_Work instructions_
Repeat exactly the lines from the start of the entries below through the line containing "return (low + high) / 2". Omit the rest.

☆ ☆ ☆ ☆ ☆

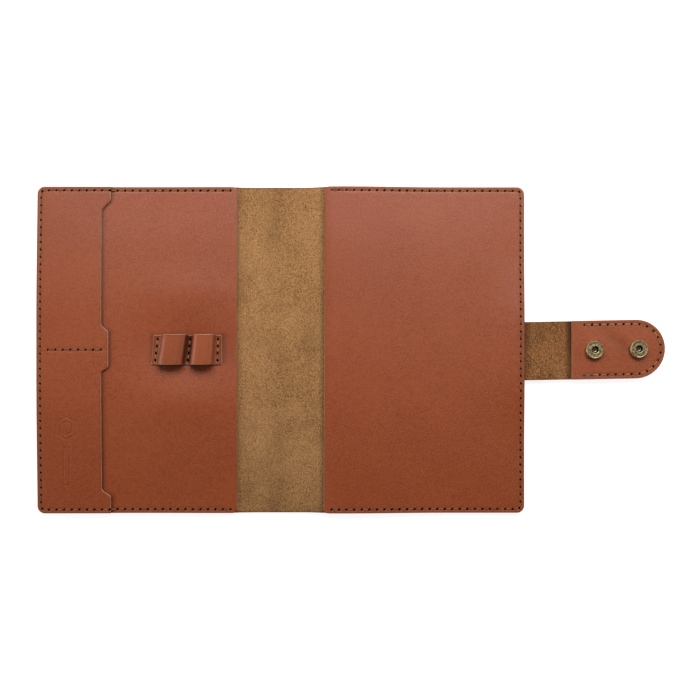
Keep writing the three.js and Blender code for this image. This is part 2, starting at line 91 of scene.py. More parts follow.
BACK_FLAP_X = box_mm("back_flap")[0][0]
FRONT_FLAP_X = -FOLD_X + (box_mm("front_flap")[1][0] + FOLD_X) / math.cos(FRONT_TILT)
POCKET_TAB_X = -FOLD_X + (box_mm("card_pocket")[1][0] + FOLD_X) / math.cos(FRONT_TILT)
STRAP_LOW, STRAP_HIGH = box_mm("strap_end")
ANCHOR_X = box_mm("strap_anchor")[0][0]
LINING_LOW, LINING_HIGH = box_mm("strap_lining")
STRAP_HALF = STRAP_HIGH[1]
STRAP_TIP_X = STRAP_HIGH[0]


def middle(node):
    low, high = box_mm(node)
    return (low + high) / 2


SOCKETS = {snap: middle(f"snap_socket_{snap}") for snap in ("near", "tip")}
STUDS = {
    snap: -FOLD_X + (middle(f"snap_stud_{snap}")[0] + FOLD_X) / math.cos(FRONT_TILT) for snap in SOCKETS
}

# ---- Leather and sewing ----

CORNER = 5.0
CORNER_REACH = 4 * CORNER         # columns this near to a side bend round its corners
FLAP_CORNER = 3.0
BACK_FLAP_SLANT = 0.5             # the back flap's free edge leans over this much at its ends
FLAP_TOP = 3.95                   # where it is sewn down, as POCKET_TOP
FLAP_THICK = FLAP_TOP - OUTER_TOP
POCKET_TOP = 5.45
POCKET_THICK = POCKET_TOP - FLAP_TOP
STRAP_BOTTOM = STRAP_LOW[2]
LINING_TOP = LINING_HIGH[2]
JOIN = 0.02                       # how far two sewn layers are let into each other, so that no slit shows
EDGE_ROUND = 0.4
POCKET_RISE = 0.45                # how far a flap's middle stands above its seams
SEAM_MARGIN = 2.6
STRAP_SEAM_MARGIN = 2.8
PITCH = 5.0
STRAP_PITCH = 5.35
GROOVE_DEPTH = 0.32
GROOVE_HALF = 0.8
STRAP_GROOVE = 0.26
FRONT_SEAM_END = -34.2
BACK_SEAM_END = 33.7
DIVIDER_X = (-156.3, -120.9)
DIVIDER_Y = 0.3
STRAP_SEAM_X = 204.0
GRID = PITCH / 4


# ---- Small helpers ----

def smoothstep(value, start, end):
    t = np.clip((value - start) / (end - start), 0.0, 1.0)
    return t * t * (3 - 2 * t)


def fade(value, start, end):
    return 1 - smoothstep(value, start, end)


def bell(value, centre, half):
    return np.exp(-(((value - centre) / half) ** 2))


def graded(low, high, low_offsets, high_offsets, step):
    """Positions from low to high: the given offsets near both ends, and even steps between."""
    start = low + max(low_offsets)
    stop = high - max(high_offsets)
    inner = np.linspace(start, stop, max(2, int(round((stop - start) / step)) + 1))
    places = np.concatenate([low + np.array(low_offsets), inner, high - np.array(high_offsets)])
    return np.unique(np.round(places, 5))


def corner_offsets(radius):
    """Rows that cut a round corner at even angles."""
    return list(radius * (1 - np.sin(np.linspace(0, math.pi / 2, 7))))


# Grid lines this far inside an edge follow its rounding, and the groove of the seam beside it.
ROUND_OFFSETS = [0.0, 0.05, 0.15, 0.4]
SEAM_OFFSETS = [1.4, 2.05, 2.6, 3.15, 3.9]


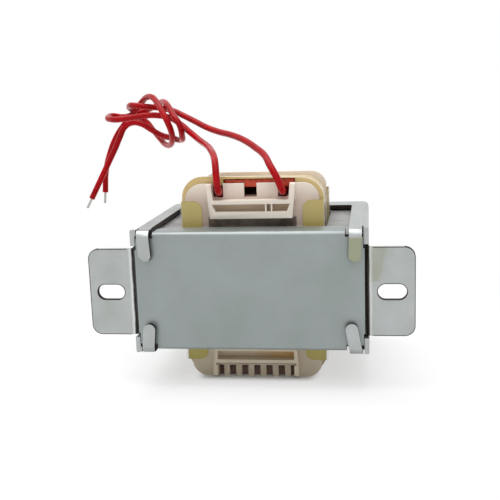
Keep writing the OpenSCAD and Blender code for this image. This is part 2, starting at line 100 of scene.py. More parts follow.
# The middle line of each lead in millimetres, from inside the bobbin's notch to the stripped end
ROUTES = {"lead_left": [
    (-9.7, 15.5, 27.5), (-9.7, 12, 27.5), (-9.5, 9, 29), (-9.6, 8, 32.5),
    (-10, 9.5, 36), (-11, 13.5, 38), (-13, 20, 39.4), (-15.6, 28, 40.3),
    (-20, 38, 41.6), (-25, 46.5, 44), (-29.5, 52.5, 46.5), (-33.5, 55.5, 48.5),
    (-38.5, 56.5, 49.5), (-43, 56.5, 49.5), (-47.5, 56, 49), (-52, 56, 48.5),
    (-55.5, 58, 48.5), (-58, 62.5, 49), (-57.5, 67, 49.5), (-54.5, 68.5, 49),
    (-51, 68, 49.5), (-48.5, 67, 51.5), (-46, 65, 54), (-41.5, 59, 56),
    (-37, 52, 54), (-34, 47, 50.5), (-32, 45.5, 47), (-31.5, 48, 43.5),
    (-33, 53.5, 40), (-36.5, 60, 39), (-40, 65.5, 41), (-43.5, 69.5, 44),
    (-46.5, 71.5, 47), (-49.5, 72, 48.5), (-53, 71.5, 47.5), (-55.5, 71, 45),
    (-58, 70, 41), (-60.5, 70, 35.5), (-62, 69, 29.5), (-62.5, 68, 21.5),
], "lead_right": [
    (9.4, 15.5, 27.5), (9.4, 12, 27.5), (9.3, 9, 29), (8, 8, 32.5),
    (6.1, 10, 35.5), (4, 15, 38), (0.5, 21, 40), (-4, 27.5, 42),
    (-9, 34, 43.3), (-14, 40, 44.1), (-19, 45.5, 45.4), (-24, 51, 47.3),
    (-29, 56, 49.2), (-34, 60, 51), (-39, 61.5, 52), (-43, 61, 52.5),
    (-47, 61.5, 53), (-50.5, 65.5, 53), (-51.5, 71, 51.5), (-49, 74.5, 50.5),
    (-45, 73.5, 51.5), (-41, 68.5, 53), (-37, 61, 54), (-33.5, 53.5, 52.5),
    (-30.5, 47.5, 49.5), (-28, 44.9, 46.5), (-27.8, 47.2, 43), (-29.5, 53, 41),
    (-34, 58, 41.5), (-38.5, 60.5, 42.5), (-42, 61, 44.5), (-45.5, 61.5, 46.5),
    (-49, 62, 47), (-52, 62.5, 45.5), (-54, 62.5, 42), (-56, 62.5, 38),
    (-58.5, 62.5, 33.5), (-61, 62.5, 29), (-63.5, 62.5, 24.5), (-66, 62.5, 20),
]}


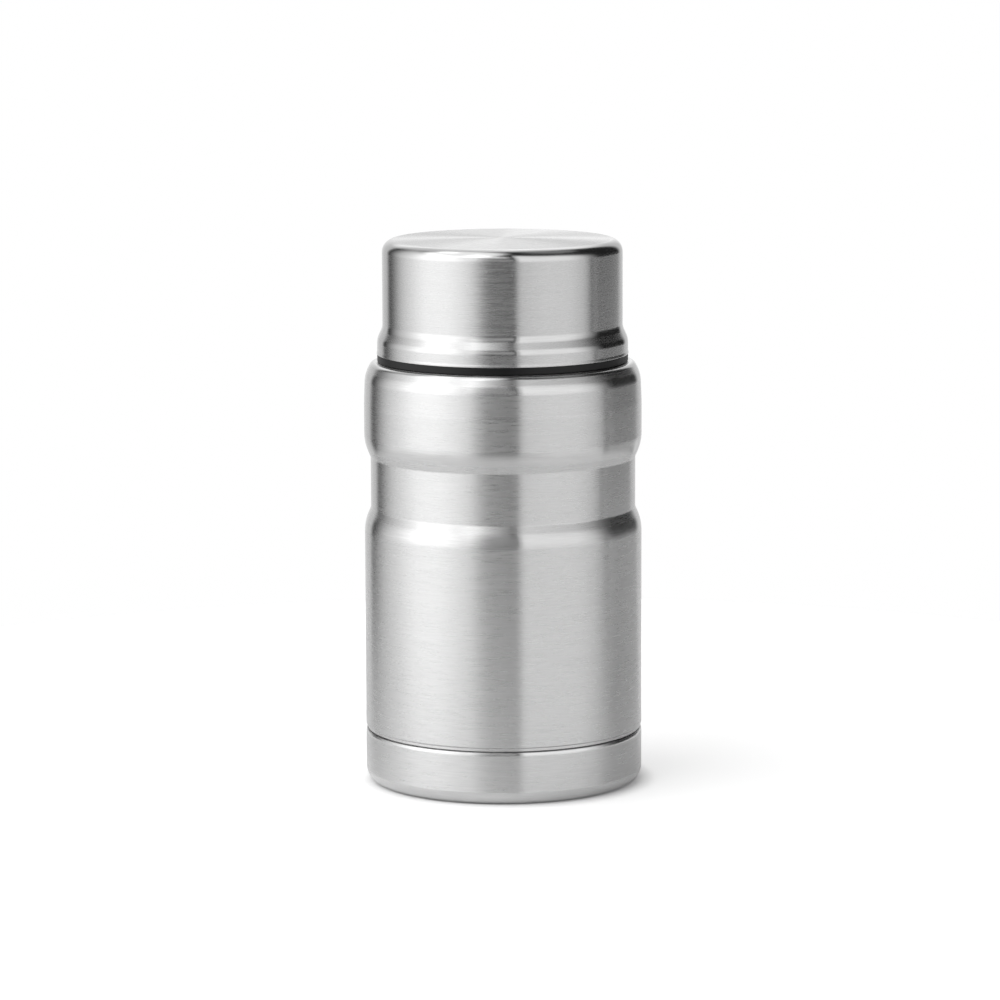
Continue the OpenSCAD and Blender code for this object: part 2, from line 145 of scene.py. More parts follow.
def turnedSurface(name, corners, segments=192, reshape=None):
    # point(s, a) = (r(s) cos a, r(s) sin a, z(s)) and normal(s, a) = (nr(s) cos a, nr(s) sin a, nz(s)).
    # reshape(a, r, z, nr) may move r and z; the normals then turn by what the grid's own normals turn.
    # Corners that go round the section the wrong way are taken from the other end.
    radii, heights = np.array([c[0] for c in corners]), np.array([c[1] for c in corners])
    area = (radii * np.roll(heights, -1) - np.roll(radii, -1) * heights).sum()
    if area > 0:
        corners = corners[::-1]
    closed = min(radii) > 0
    if not closed:
        ends = [k for k, c in enumerate(corners) if c[0] == 0]
        if ends[-1] - ends[0] == 1:
            corners = corners[ends[-1]:] + corners[:ends[0] + 1]
    radius, height, outward, upward, run, bend = walkProfile(corners, closed)
    angle = np.arange(segments) * 2 * math.pi / segments
    cosA, sinA = np.cos(angle), np.sin(angle)
    r, z = radius[:, None] + 0 * angle, height[:, None] + 0 * angle
    normal = np.stack([outward[:, None] * cosA, outward[:, None] * sinA, upward[:, None] + 0 * angle], -1)
    if reshape:
        plain = gridNormals(r, z, cosA, sinA, closed)
        r, z = reshape(angle[None, :], r, z, outward[:, None])
        normal += gridNormals(r, z, cosA, sinA, closed) - plain
        normal /= np.linalg.norm(normal, axis=-1, keepdims=True)
    points = np.stack([r * cosA, r * sinA, z], -1) * millimetre
    rows = len(radius)
    index = np.arange(rows * segments).reshape(rows, segments)
    below = np.roll(index, -1, 0) if closed else index[1:]
    above = index if closed else index[:-1]
    quads = np.stack([above, below, np.roll(below, -1, 1), np.roll(above, -1, 1)], -1)
    if closed:
        faces = quads.reshape(-1, 4).tolist()
        keep = index.ravel()
    else:
        # both ends lie on the axis: each end row is one point, with a fan of triangles to its neighbour
        keep = np.concatenate([index[0, :1], index[1:-1].ravel(), index[-1, :1]])
        place = np.zeros(rows * segments, int)
        place[keep] = np.arange(len(keep))
        firstFan = np.stack([0 * index[1] + index[0, 0], index[1], np.roll(index[1], -1)], -1)
        lastFan = np.stack([index[-2], 0 * index[1] + index[-1, 0], np.roll(index[-2], -1)], -1)
        faces = place[quads[1:-1]].reshape(-1, 4).tolist()
        faces += place[firstFan].tolist() + place[lastFan].tolist()
    marks = {"run": np.repeat(run * millimetre, segments)[keep], "bend": np.repeat(bend, segments)[keep]}
    return makeMesh(name, points.reshape(-1, 3)[keep], faces, normal.reshape(-1, 3)[keep], marks)


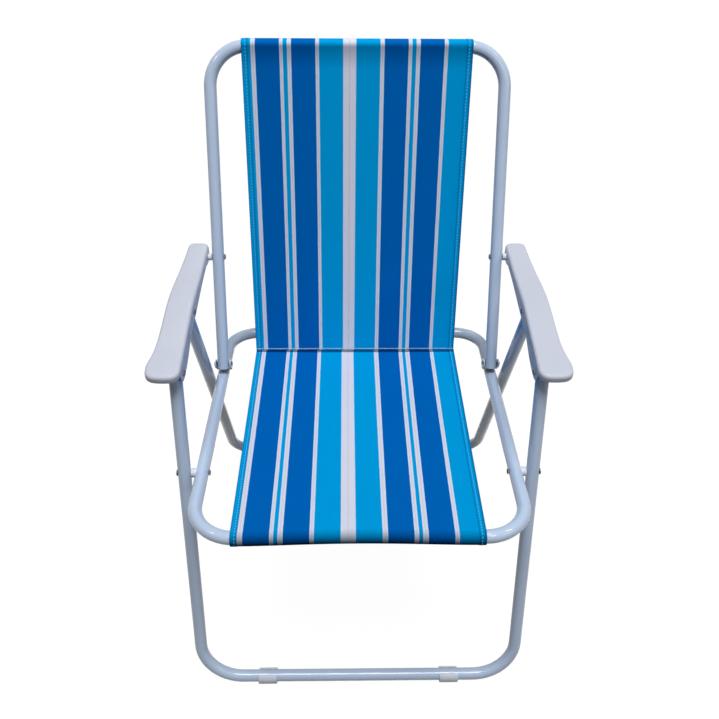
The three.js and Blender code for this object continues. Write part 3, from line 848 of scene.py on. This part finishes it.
def seat_pull(across, place):
    """Moves a place on the seat cloth back with its bowed front bar"""
    along = (place - seat_front_bar).dot(seat_back)
    share = max(1 - max(along, 0) / 0.12, 0)
    gone = min(max(along / (SEAT_FRONT_REACH + SEAM_REACH), 0), 1)
    spread = SEAT_CLOTH_FRONT_SHARE + (SEAT_CLOTH_REAR_SHARE - SEAT_CLOTH_FRONT_SHARE) * gone
    aside = ACROSS * (SEAT_CLOTH_DRIFT + across * (spread - 1))
    return seat_back * bar_bow(across) * share + aside


def back_pull(across, place):
    """Moves a place on the back cloth down with the bends of its top bar"""
    below = (back_top_bar - place).dot(back_up)
    share = max(1 - max(below, 0) / 0.05, 0)
    high, low = BACK_CLOTH_DRIFTS
    aside = high + (low - high) * min(max(below / BACK_LENGTH, 0), 1)
    return back_up * -bar_droop(across) * share + ACROSS * aside


def angle_of(direction):
    return math.atan2(direction.z, direction.y)


def flap_turn(reach, rise):
    """Angle from the cloth's direction to where its flap leaves the loop round a bar"""
    return math.atan2(rise, reach) - math.acos(CLOTH_OFFSET / math.hypot(reach, rise))


def seat_trail():
    reach = FLAP_LENGTH
    rise = CLOTH_OFFSET - CLOTH_THICKNESS - 0.00015
    tangent = flap_turn(reach, rise)
    slope = angle_of(seat_back)
    trail = Trail(seat_front_bar + seat_back * reach + seat_up * rise)
    first = slope + tangent
    trail.run(seat_front_bar + side_vector(math.cos(first), math.sin(first)) * CLOTH_OFFSET)
    trail.arc(seat_front_bar, CLOTH_OFFSET, first, slope + math.pi / 2 - math.tau)
    front = trail.length()
    trail.run(seat_rear_bar + seat_up * CLOTH_OFFSET)
    rear = trail.length()
    last = slope + math.pi - tangent - math.tau
    trail.arc(seat_rear_bar, CLOTH_OFFSET, slope + math.pi / 2, last)
    trail.run(seat_rear_bar - seat_back * reach + seat_up * rise)
    return trail, front, rear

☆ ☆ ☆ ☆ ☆

_Written response_
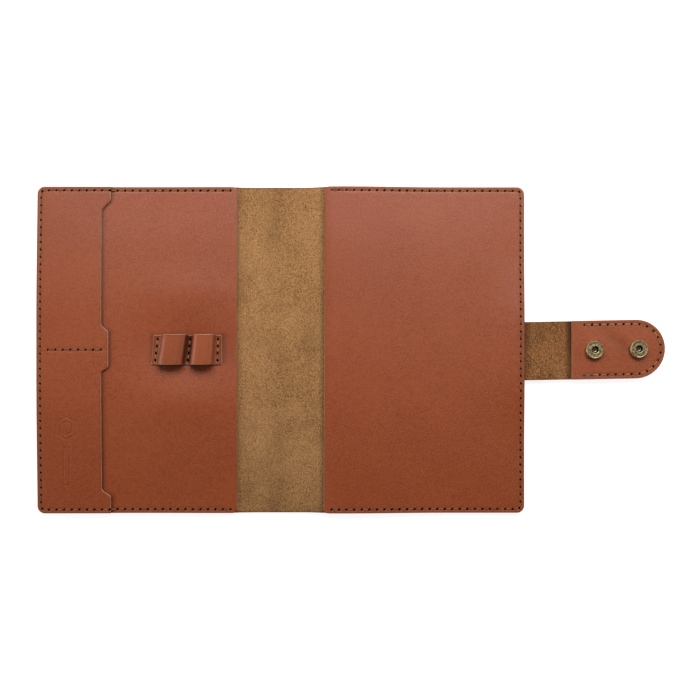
Keep writing the three.js and Blender code for this image. This is part 2, starting at line 91 of scene.py. More parts follow.
BACK_FLAP_X = box_mm("back_flap")[0][0]
FRONT_FLAP_X = -FOLD_X + (box_mm("front_flap")[1][0] + FOLD_X) / math.cos(FRONT_TILT)
POCKET_TAB_X = -FOLD_X + (box_mm("card_pocket")[1][0] + FOLD_X) / math.cos(FRONT_TILT)
STRAP_LOW, STRAP_HIGH = box_mm("strap_end")
ANCHOR_X = box_mm("strap_anchor")[0][0]
LINING_LOW, LINING_HIGH = box_mm("strap_lining")
STRAP_HALF = STRAP_HIGH[1]
STRAP_TIP_X = STRAP_HIGH[0]


def middle(node):
    low, high = box_mm(node)
    return (low + high) / 2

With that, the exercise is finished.